Entah sudah berapa musim berlalu, baju-baju itu tetap menjadi bagian dari hidup
kami. Kami tidak membeli baju baru, entah sudah berapa lama, kecuali jika ada
yang diberikan sebagai hadiah atau dari komunitas yang kami ikuti. Prinsip ini
kami pegang teguh: slow fashion, bukan sekadar gaya hidup, tapi komitmen
untuk bumi yang lebih baik.
Fast fashion,
industri yang menghasilkan pakaian dengan cepat dan murah, telah menjadi salah
satu penyumbang terbesar kerusakan lingkungan. Menurut data dari United
Nations Environment Programme (UNEP), industri fashion menghasilkan sekitar
10% dari emisi karbon global dan mengonsumsi lebih banyak energi daripada
penerbangan dan pengiriman internasional digabungkan. Belum lagi limbah tekstil
yang menumpuk di tempat pembuangan akhir, yang membutuhkan ratusan tahun untuk
terurai.
Kami memilih untuk tidak menjadi bagian dari
lingkaran itu. Setiap baju yang kami miliki punya cerita. Ada yang hadir
sebagai hadiah ulang tahun, ada yang dari acara komunitas, dan ada yang sudah
menemani kami sejak awal pernikahan. Meski warnanya sudah luntur dan bentuknya
tak lagi sempurna, bagi kami, mereka tetap berharga. Setiap lipatan yang saya
buat adalah bentuk cinta—cinta pada suami saya, dan cinta pada bumi yang telah
memberikan kami begitu banyak.
Mungkin bagi sebagian orang, ini terlihat
sederhana. Tapi bayangkan jika setiap keluarga memilih untuk mengurangi
pembelian baju baru, berapa banyak limbah yang bisa kita kurangi? Berapa banyak
emisi karbon yang bisa kita cegah? Slow fashion bukan tentang tidak
memiliki gaya, tapi tentang memiliki gaya yang bertanggung jawab.

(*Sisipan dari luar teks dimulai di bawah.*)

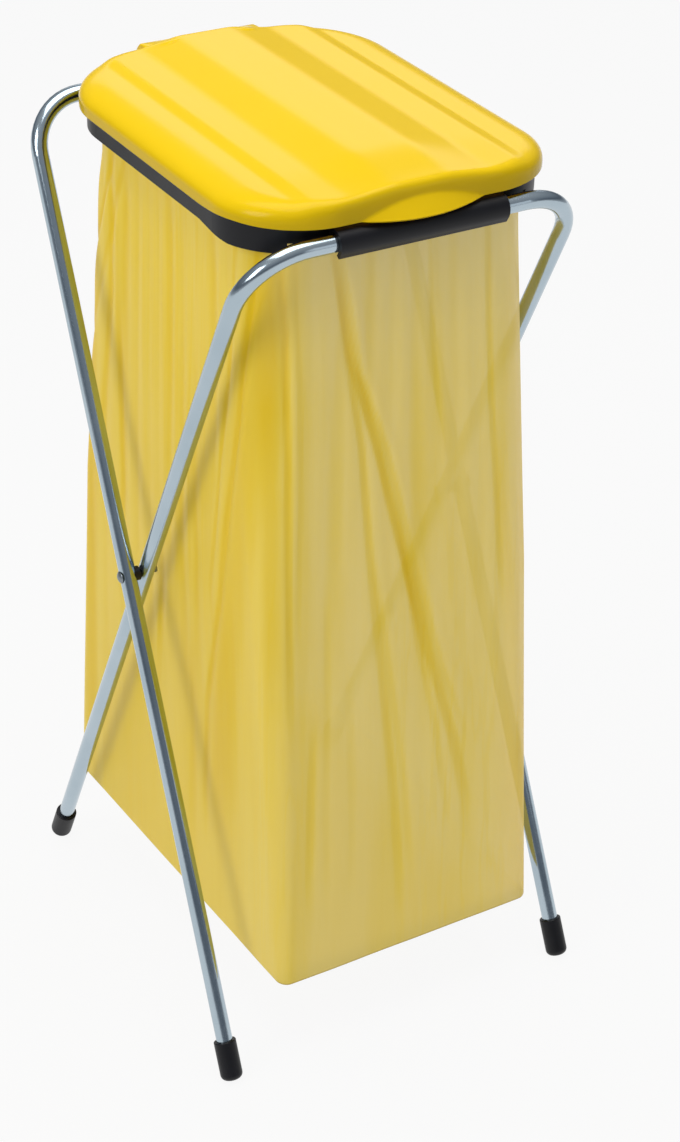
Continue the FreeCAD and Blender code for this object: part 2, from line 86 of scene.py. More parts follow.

Saya percaya, perubahan besar dimulai dari
langkah kecil. Dan hari ini, langkah kecil itu dimulai dari lipatan baju suami
saya yang sudah luntur. Saya bangga menjadi bagian dari gerakan ini, dan saya
berharap, suatu hari nanti, anak-anak kami akan tumbuh dengan pemahaman yang
sama: bahwa merawat bumi adalah tanggung jawab kita semua.